Prayer is really powerful, but in order to be powerful, our prayer must be a prayer that touches the throne of God and the heart of God, and it must be a prayer that can move the very God. We have to pray, but we should not pray lightly. We should not pray by composing a prayer. We do not want to go out to reach others until our grouping is consummated. Otherwise, we may go out but go out powerlessly as we did in the past. We need to pass through a period of time in which we can be blended with all the members of our group and allow the Lord to gain our group as one entity for the carrying out of His New Testament economy.

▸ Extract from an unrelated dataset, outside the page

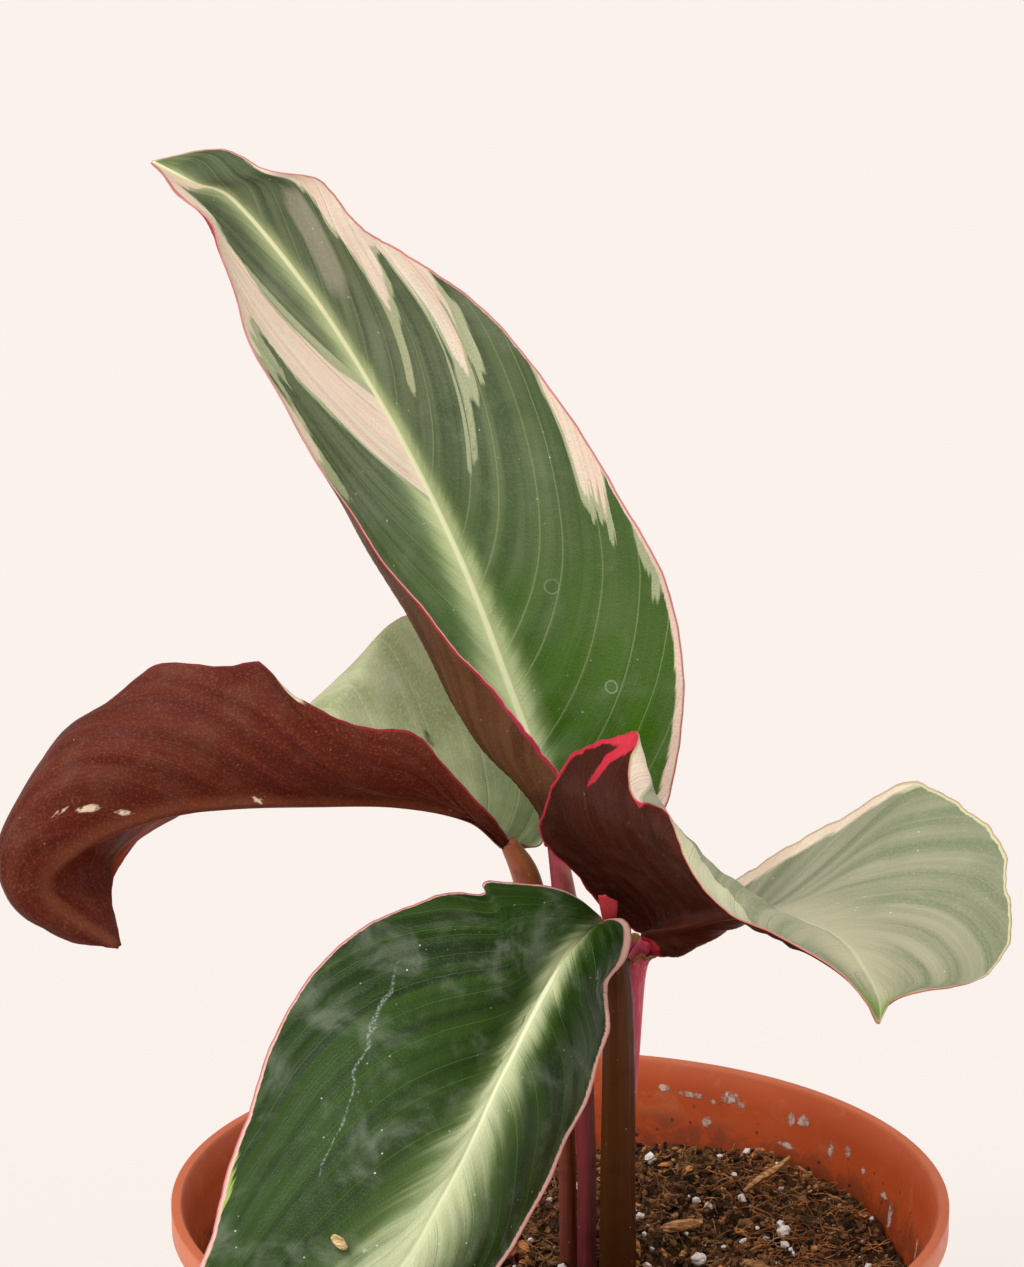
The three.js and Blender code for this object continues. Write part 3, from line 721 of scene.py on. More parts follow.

Being Blended by Much and Thorough Prayer
For us to pray merely in our vital group meetings is not adequate. For the blending, we need to pray day and night. First, we need to pray by ourselves privately. We can be blended by much and thorough prayer, as fine flour of the wheat, with all the members of our group, with the Spirit as the oil, through the death of Christ as the salt, and in the resurrection of Christ as the frankincense, into a dough for the Lord (1 Cor. 5:6-7a; Lev. 2:1-13). We need to pray, on our knees if possible, “Lord Jesus, blend me. Blend me, Lord. Grant me the proper prayer I need. I really don’t know what much and thorough prayer is, but grant me this experience to be blended. Lord, blend me as the fine flour of the wheat.” We should pray to get through on every point so that we can be blended. (Fellowship Concerning the Urgent Need of the Vital Groups, Chapter 6)
Fellowship Questions:
- Why are fellowship and prayer necessary in order to have blending?
- Are we able to fellowship with the members of our group in the ways mentioned in this reading? If not, consider with one another what hinders this kind of fellowship.
- What is the kind of prayer that is needed in order for us to be blended? Why does this type of prayer require that we deny our natural tendencies such as explaining things in our prayer, or being too silent when it’s time to pray?